Schedule 1:Chemical Structure

 

iii

 


 

ROYALTY PURCHASE AGREEMENT

This Royalty Purchase Agreement, dated as of July 14, 2020 (this “Agreement”), is made and entered into by and between Cytokinetics, Incorporated, a Delaware corporation (the “Seller”), on the one hand, and Dolya Holdco 19 Designated Activity Company (in the process of changing its name to RTW Royalty Holdings Designated Activity Company), a designated activity company incorporated under the laws of Ireland under company number 669527 and whose registered office is at [*] (the “Buyer”), on the other hand.

W I T N E S S E T H:

Whereas, pursuant to the License Agreement, the Seller has assigned certain rights and granted certain licenses to the Licensee, and the Licensee, in partial consideration therefor, agreed to pay the Royalty and other payments to the Seller;

Whereas, the Buyer desires to purchase the Royalty from the Seller, and the Seller desires to sell the Royalty to the Buyer.

Now Therefore, in consideration of the representations, warranties, covenants and agreements set forth herein and for good and valuable consideration, the receipt and adequacy of which are hereby acknowledged, the Seller and the Buyer hereby agree as follows:

Article 1

PURCHASE AND SALE OF THE ROYALTY

Section 1.1Purchase and Sale. Upon the terms and subject to the conditions of this Agreement, at the Closing, the Seller shall sell, transfer and convey to the Buyer, and the Buyer shall purchase, acquire and accept from the Seller, free and clear of all liens and encumbrances (other than those contemplated by this Agreement), all of the Seller’s right, title and interest in and to the Royalty.

Section 1.2Purchase Price. The purchase price to be paid to the Seller for the sale, transfer and conveyance of the Seller’s right, title and interest in and to the Royalty to the Buyer is EIGHTY-five million dollars ($85,000,000) (the “Purchase Price”).
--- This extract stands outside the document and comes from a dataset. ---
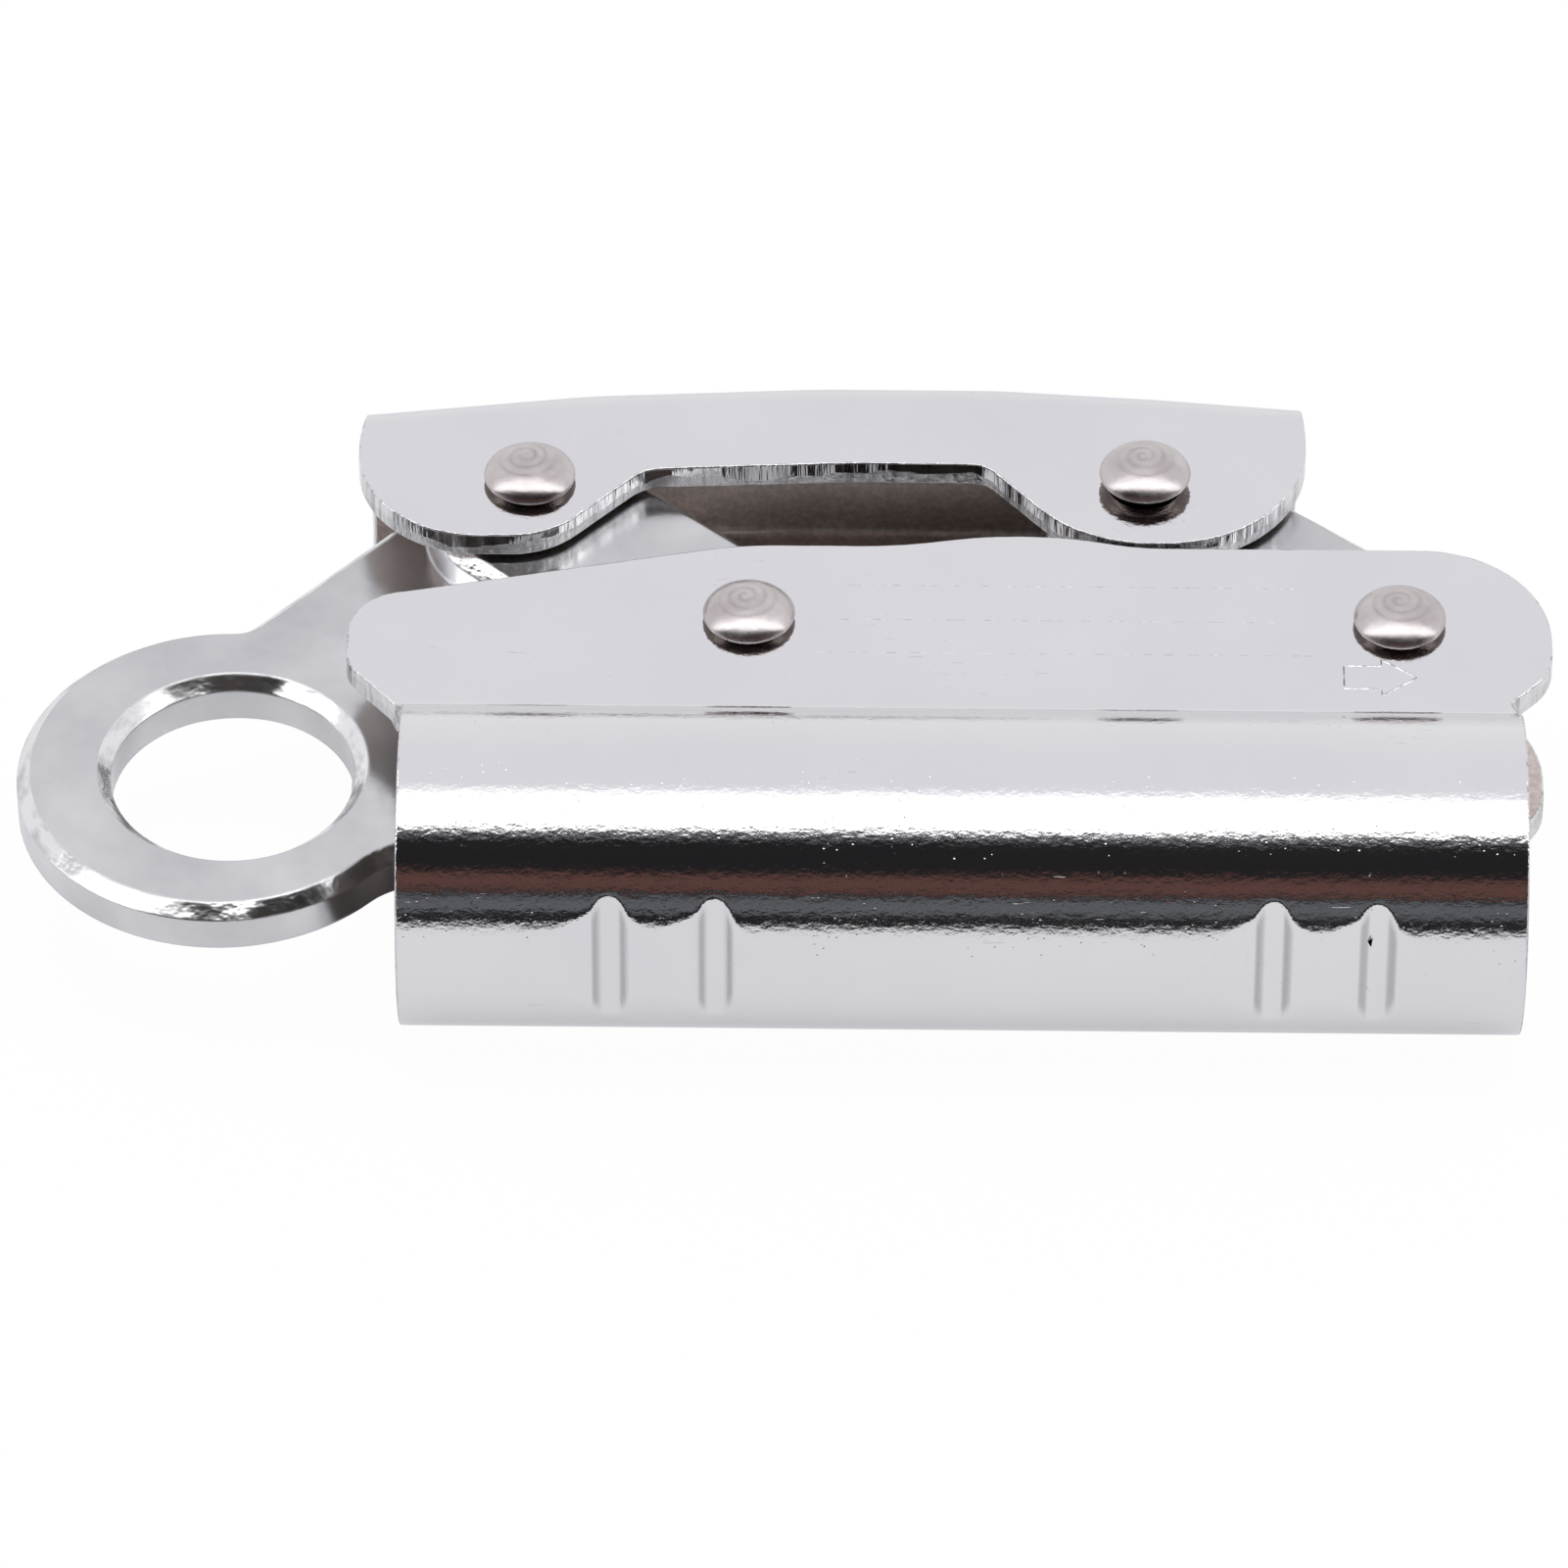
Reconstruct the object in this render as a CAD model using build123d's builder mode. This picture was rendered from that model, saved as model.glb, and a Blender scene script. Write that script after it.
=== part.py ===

Section 1.3No Assumed Obligations, Etc. Notwithstanding any provision in this Agreement to the contrary, (a) the Buyer is purchasing, acquiring and accepting solely the Royalty, (b) the sale, transfer and conveyance to the Buyer of the Royalty pursuant to this Agreement shall not in any way subject the Buyer to, or transfer, affect or modify, any obligation or liability of the Seller under the License Agreement and (c) the Buyer expressly does not assume or agree to become responsible for any obligation or liability of the Seller whatsoever, except to the extent expressly contemplated by Section 5.5 or Article 8.  Except as specifically set forth herein in respect of the Royalty purchased, transferred, conveyed, acquired and accepted hereunder, the Buyer does not, by such purchase, transfer, conveyance, acquisition and acceptance, acquire any other contract rights, title and interest of the Seller under the License Agreement or any other assets of the Seller.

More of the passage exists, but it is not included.